INFORMER LES VICTIMES ET SENSIBILISER LE PUBLIC
  • Veiller à ce que la victime soit informée des conditions imposées à la personne accusée ou condamnée, et qu’elle soit avertie en cas de manquement.
  • Faire en sorte qu’il soit obligatoire d’informer la victime de tous les manquements aux conditions de mise en liberté imposées pour assurer sa sécurité.
  • Financer l’éducation et la formation du public sur les ordonnances de protection et les violations de ces ordonnances, y compris l’éducation sur la coordination entre les ordonnances civiles et pénales et sur la façon d’obtenir et de signifier des ordonnances de protection ex parte. Financer aussi l’éducation sur la marche à suivre pour obtenir des ordonnances de protection d’urgence dans les réserves.
PRÉVOIR DES SOLUTIONS DE RECHANGE DANS CERTAINES CIRCONSTANCES
  • Permettre aux victimes de demander au tribunal et à la commission des libérations conditionnelles de modifier certaines conditions pour assurer leur sécurité.
  • Permettre à la police de ramener directement devant le tribunal les personnes qui ne respectent pas des conditions de mise en liberté sous caution ou une ordonnance de probation, afin de déterminer la raison du manquement. S’il existe une explication valable justifiant le manquement (par exemple, un changement d’emploi qui empêche la personne mise en liberté de se présenter à un agent de la paix au moment voulu pour faire rapport), donner la possibilité au tribunal d’examiner et de modifier les conditions pour qu’elles soient appropriées et raisonnables.
  • Envisager des solutions de rechange pour les jeunes et certains adultes – en particulier ceux faisant partie des populations vulnérables – afin que certaines infractions ne soient pas portées devant les tribunaux, mais soient dirigées vers des services d’aide mieux adaptés pour traiter les problèmes de santé mentale et de toxicomanie et d’autres facteurs socioéconomiques. Par exemple, examiner la possibilité d’élargir des modèles comme les tribunaux de la santé mentale afin de diriger les personnes vers l’aide dont elles ont besoin.
  • Permettre aux collectivités de participer à l’élaboration des conditions.
FAIRE EN SORTE QUE LES CONDITIONS DE PROBATION TIENNENT COMPTE DE LA SÉCURITÉ DES VICTIMES
  • Certaines dispositions du Code criminel sur les conditions de probation pourraient traiter expressément de la question de la sécurité des victimes. Si le juge chargé de déterminer la peine était tenu de prendre en considération la sécurité de la victime, et s’il était indiqué que ces conditions visaient à assurer la sécurité de la victime, cela permettrait de déterminer plus facilement les manquements aux conditions devant être considérés comme une infraction criminelle.
RECUEILLIR ET PARTAGER DES DONNÉES
  • Mettre en place un registre national des ordonnances de protection auquel les services de police, les organismes de justice pénale et les organismes de protection de l’enfance auraient accès. Grâce à un tel registre, les intervenants de partout au Canada seraient au courant des conditions de protection en vigueur et pourraient prendre des mesures en cas de manquement.
  • Mieux coordonner la collecte de données sur le nombre d’ordonnances de protection en vigueur dans les cas de violence familiale et sur l’efficacité de ces ordonnances dans la prévention d’autres actes violents.

Endnotes

1 Statistique Canada, Jordan : Statistiques relatives aux délais au sein du système de justice pénale, avril 2017, consulté en juillet 2017 http://www.justice.gc.ca/fra/pr-rp/jr/pf-jf/2017/apr01.html.

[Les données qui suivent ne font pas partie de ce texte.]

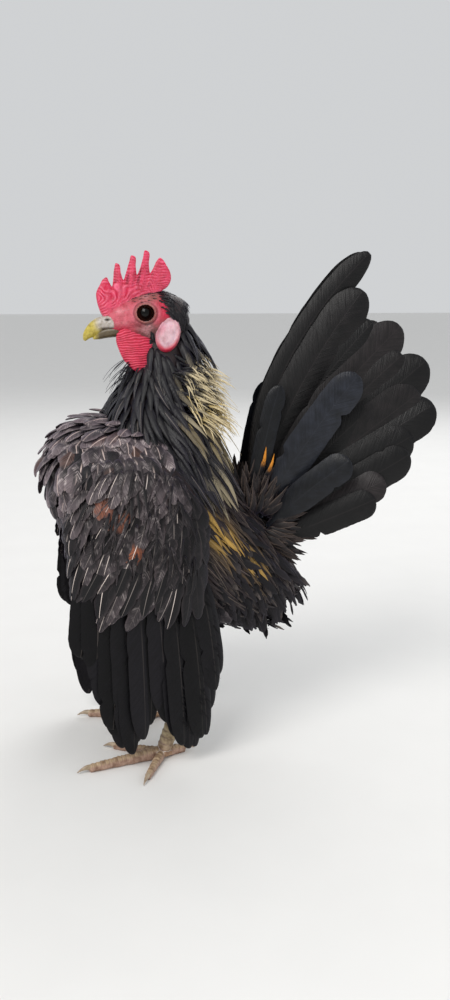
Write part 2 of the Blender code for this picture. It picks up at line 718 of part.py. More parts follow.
def main():
    clear_scene()
    bird = make_collection("serama_cockerel")
    cutters = make_collection("cutters", hidden=True)
    loose = make_collection("loose_pieces", hidden=True)
    feathers = make_material("black_feather", (0.022, 0.020, 0.024), 0.55)
    hackle = make_material("hackle_feather", (0.060, 0.048, 0.036), 0.6)
    comb_skin = make_material("comb_skin", (0.62, 0.05, 0.09), 0.45)
    lobe_skin = make_material("lobe_skin", (0.74, 0.42, 0.42), 0.5)
    horn = make_material("yellow_horn", (0.62, 0.45, 0.14), 0.4)
    scales = make_material("leg_scale", (0.52, 0.42, 0.22), 0.5)
    claw_horn = make_material("claw_horn", (0.42, 0.33, 0.22), 0.4)
    eye_black = make_material("eye", (0.03, 0.015, 0.01), 0.08)

    torso, torso_clearance = build_torso(bird, loose, cutters)
    tails = [build_tail(hand, bird, loose) for hand in (LEFT, RIGHT)]
    cut_clear(torso, [clearance_of(tail, cutters, by=TAIL_GAP) for tail in tails])
    for obj in (torso, *tails):
        obj.data.materials.append(feathers)
    eyes = [build_eye(hand, bird, loose) for hand in (LEFT, RIGHT)]
    head = build_head(bird, loose)
    cut_clear(head, [clearance_of(eye, cutters) for eye in eyes])
    bill_upper, bill_lower = build_bill(bird, loose)
    head_clearance = clearance_of(head, cutters)
    cut_clear(bill_upper, [head_clearance])
    upper_clearance = clearance_of(bill_upper, cutters)
    cut_clear(bill_lower, [head_clearance, upper_clearance])
    lower_clearance = clearance_of(bill_lower, cutters)
    comb = build_comb(bird, loose)
    cut_clear(comb, [head_clearance, upper_clearance])
    wattles = [build_wattle(hand, bird, loose) for hand in (LEFT, RIGHT)]
    lobes = [build_earlobe(hand, bird, loose) for hand in (LEFT, RIGHT)]
    # These come from the whole shapes, before the head cuts them to thin rims.
    wattle_clearances = [clearance_of(piece, cutters) for piece in wattles]
    lobe_clearances = [clearance_of(piece, cutters) for piece in lobes]
    for piece in wattles:
        cut_clear(piece, [head_clearance, lower_clearance, upper_clearance])
    for piece in lobes:
        cut_clear(piece, [head_clearance] + wattle_clearances)
    neck = build_neck(bird, loose)
    cut_clear(neck, [torso_clearance, head_clearance] + lobe_clearances + wattle_clearances)
    for obj in (head, comb, *wattles):
        obj.data.materials.append(comb_skin)
    for obj in lobes:
        obj.data.materials.append(lobe_skin)
    for obj in (bill_upper, bill_lower):
        obj.data.materials.append(horn)
    for obj in eyes:
        obj.data.materials.append(eye_black)
    neck.data.materials.append(hackle)
    for hand in (LEFT, RIGHT):
        thigh = build_thigh(hand, bird, loose)
        cut_clear(thigh, [torso_clearance])
        thigh_clearance = clearance_of(thigh, cutters)
        shank = build_shank(hand, bird, loose)
        cut_clear(shank, [thigh_clearance])
        shank_clearance = clearance_of(shank, cutters)
        foot = build_foot(hand, bird, loose)
        cut_clear(foot, [shank_clearance])
        foot_clearance = clearance_of(foot, cutters)
        for claw in build_claws(hand, bird, loose):
            cut_clear(claw, [foot_clearance])
            claw.data.materials.append(claw_horn)
        wing = build_wing(hand, bird, loose)
        cut_clear(wing, [torso_clearance, thigh_clearance])
        for obj in (thigh, wing):
            obj.data.materials.append(feathers)
        for obj in (shank, foot):
            obj.data.materials.append(scales)
    for obj in bird.objects:
        obj.data.shade_smooth()
        obj.data.set_sharp_from_angle(angle=math.radians(40))
    bpy.data.collections.remove(loose)


main()
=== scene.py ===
import math
from functools import partial

import bpy
import numpy as np
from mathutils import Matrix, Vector


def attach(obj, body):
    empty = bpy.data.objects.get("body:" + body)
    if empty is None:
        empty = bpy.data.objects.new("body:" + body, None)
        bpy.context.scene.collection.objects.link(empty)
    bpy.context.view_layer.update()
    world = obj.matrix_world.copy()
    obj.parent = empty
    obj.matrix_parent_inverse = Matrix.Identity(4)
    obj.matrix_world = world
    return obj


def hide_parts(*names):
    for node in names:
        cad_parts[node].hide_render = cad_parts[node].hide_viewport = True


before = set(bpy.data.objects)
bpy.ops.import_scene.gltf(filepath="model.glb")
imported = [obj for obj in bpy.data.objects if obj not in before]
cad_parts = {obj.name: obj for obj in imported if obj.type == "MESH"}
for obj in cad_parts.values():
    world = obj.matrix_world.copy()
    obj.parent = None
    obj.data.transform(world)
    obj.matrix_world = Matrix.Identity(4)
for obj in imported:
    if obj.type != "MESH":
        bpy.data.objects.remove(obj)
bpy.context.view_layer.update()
print("stage: frame loaded")

# Places are (forward, side, up) in millimetres, side positive to the bird's left, as in the part's source.
originForward = -37.85
mm = 0.001
leftHand, rightHand = 1, -1
handNames = {leftHand: "left", rightHand: "right"}
rootDepth = 0.8  # how deep the root of a feather sits in the skin


# Small tools.

def vector(forward, side, up):
    # Places or directions from their three parts, each an array or one number for all.
    return np.stack(np.broadcast_arrays(forward, side, up), -1).astype(float)


def toWorld(points):
    # World metres of (forward, side, up) in millimetres: x is side, y is minus forward, z is up.
    p = np.asarray(points, float)
    return vector(p[..., 1], -(p[..., 0] - originForward), p[..., 2]) * mm


def unit(v):
    # Each vector divided by its own length.
    v = np.asarray(v, float)
    return v / np.maximum(np.linalg.norm(v, axis=-1, keepdims=True), 1e-9)


def tangentLie(lie, out):
    # A direction laid into the surface: less its part along the normal.
    return unit(lie - out * np.sum(lie * out, -1, keepdims=True))


def smoothStep(low, high, x):
    # 0 below low, 1 above high, and between them 3 times the square less twice the cube of the way across.
    t = np.clip((x - low) / (high - low), 0, 1)
    return t * t * (3 - 2 * t)


def bulge(distance, width):
    # A round bump: e to the minus square of the distance over its width.
    return np.exp(-(distance / width) ** 2)


def foreAndAft(ahead, fore, aft):
    # fore times the square of a place ahead of the middle, aft times the square of one behind it.
    return fore * np.maximum(0, ahead) ** 2 + aft * np.maximum(0, -ahead) ** 2


def pair(a, b):
    # Two values side by side for each place.
    return np.stack(np.broadcast_arrays(a, b), -1)


def pick(keep, *arrays):
    # The chosen rows of each array.
    return [each[keep] for each in arrays]


def someOf(draw, share, low, high, count):
    # A random value from low to high for a share of the feathers, and 0 for the others.
    return np.where(draw.random(count) < share, draw.uniform(low, high, count), 0.0)


def curveThrough(keys, values, at):
    # Cubic curve through (keys, values): each span is a Hermite cubic with the slopes of its neighbours.
    keys, values, at = np.asarray(keys, float), np.asarray(values, float), np.asarray(at, float)
    if values.ndim == 2:
        return np.stack([curveThrough(keys, column, at) for column in values.T], -1)
    slopes = np.gradient(values, keys)
    i = np.clip(np.searchsorted(keys, at) - 1, 0, len(keys) - 2)
    span = keys[i + 1] - keys[i]
    t = (at - keys[i]) / span
    return ((2 * t**3 - 3 * t**2 + 1) * values[i] + (t**3 - 2 * t**2 + t) * span * slopes[i]
            + (3 * t**2 - 2 * t**3) * values[i + 1] + (t**3 - t**2) * span * slopes[i + 1])


def waveNoise(points, scale, seed=0):
    # Soft noise between -1 and 1: a sum of sine waves in fixed odd directions, so it needs no table.
    draw = np.random.default_rng(900 + seed)
    total = 0.0
    for k in range(6):
        way = unit(draw.normal(size=3)) * scale * (1 + 0.45 * k)
        total = total + np.sin(points @ way + draw.uniform(0, 6.28)) / (1 + 0.35 * k)
    return total / 3.0


def ringAngles(count):
    # Even angles round a full turn.
    return 2 * np.pi * np.arange(count) / count


# Meshes.

def ladderCap(start, count):
    # Quads that close a ring of an even count of points: rungs from each point to its mirror across the ring.
    j = np.arange(count // 2 - 1)
    return np.stack([start + j, start + j + 1, start + count - 2 - j, start + count - 1 - j], -1)


def tubeQuads(rows, around):
    # A closed tube: the four corners of each cell of a grid whose last column joins its first, and a ladder of
    # quads over each end.
    r, c = np.meshgrid(np.arange(rows - 1), np.arange(around), indexing="ij")
    d = (c + 1) % around
    cells = np.stack([r * around + c, r * around + d, (r + 1) * around + d, (r + 1) * around + c], -1)
    ends = ladderCap(0, around)[:, ::-1], ladderCap((rows - 1) * around, around)
    return np.concatenate([cells.reshape(-1, 4), *ends])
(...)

2 Ministère de la Justice du Canada, Les coûts du système de justice liés aux infractions contre l’administration de la justice au Canada, 2009, Division de la recherche et de la statistique, janvier 2013.

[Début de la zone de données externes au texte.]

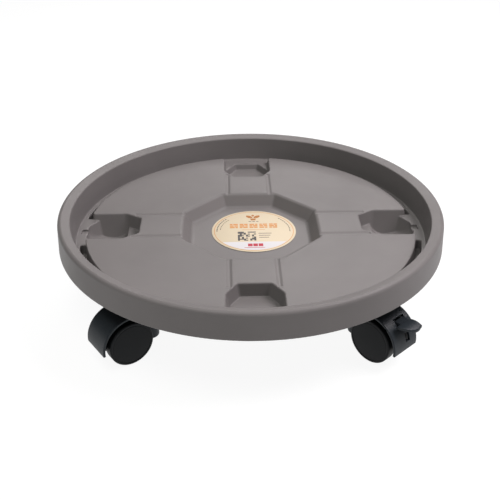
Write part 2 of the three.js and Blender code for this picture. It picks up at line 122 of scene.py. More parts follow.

3 Canada, Groupe sur les tendances, p. 8.

4 Mylène Magrinelli Orsi et Sébastien April, Les infractions contre l’administration de la justice chez les Autochtones : la perspective des fonctionnaires de la Cour, ministère de la Justice du Canada, 2013.

5 Comité sénatorial permanent des affaires juridiques et constitutionnelles, Sénat du Canada, Justice différée, justice refusée : L’urgence de réduire les longs délais dans le système judiciaire au Canada (rapport final), juin 2017, p. 138-141.